This collection opens with a four line poem. A simple, unintimidating sentence:
Demons come in many forms Some with teeth and some with horns But none so vicious as the hordes That came to be when you were born.
This introduction reads easy but holds so much beneath the surface. It’s an acknowledgment of the demons we all face and that they do not always come in the forms presented by our fictions. It’s an acknowledgment that they are legion. It is an acknowledgment that new ones are born with, and borne by each of us. But, implied in all of that is that our demons are our own, each individual to our own experiences, and often things that are held within ourselves.

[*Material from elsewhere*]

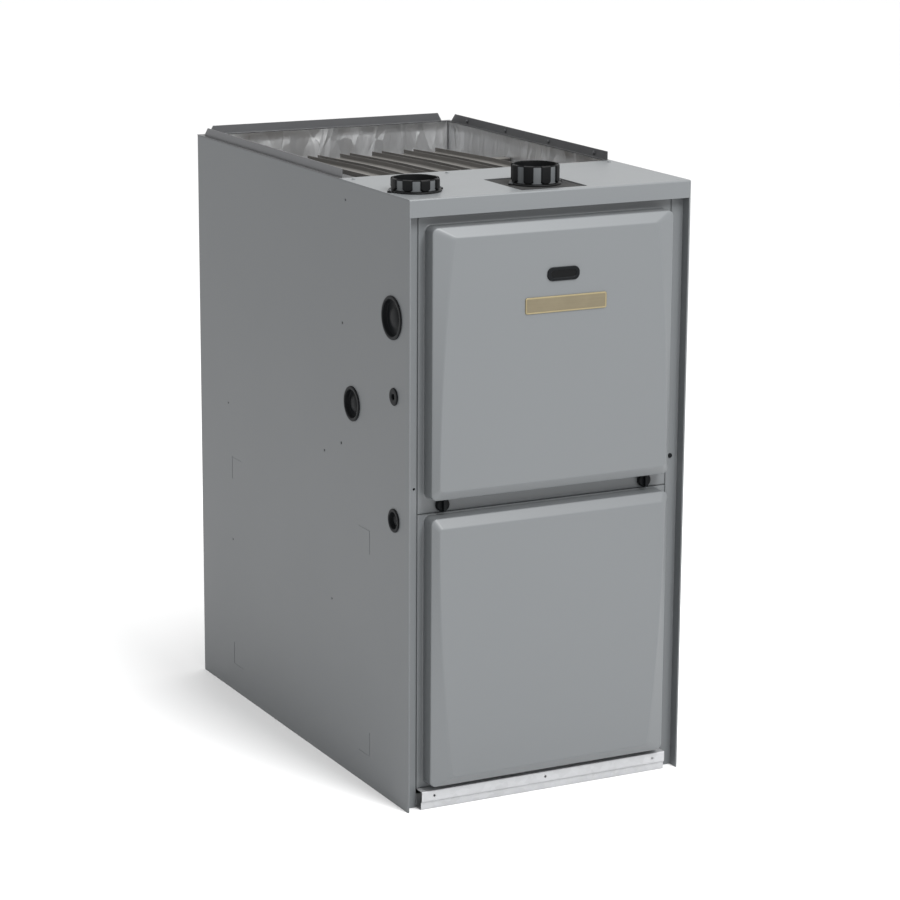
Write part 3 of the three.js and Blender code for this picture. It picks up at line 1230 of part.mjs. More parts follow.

And that is the first sentence.
This is what Donna does. She takes words and cuts them down to the bone. Yes, there are the straight up, super descriptive horror pieces like “Woman” that will convince your skin to go crawling off on its own. Yes, there are the longer more narrative pieces like “Guest.” There are also my preferred super short pieces like the above Introduction or the incredibly chilling “Treat.” All of these can be taken for what they give you and be easily enjoyable.
Or, you can look past the clattering skeleton to the ghost of the flesh hanging off of it and delve into some intense moments of introspection, warning and psychological curiosity balanced against raw, scraping emotion.
To me, that is what separates poets I enjoy from poets I adore. While Donna has long been in the adore category, Choking back the Devil cements her among those I consider vital reading.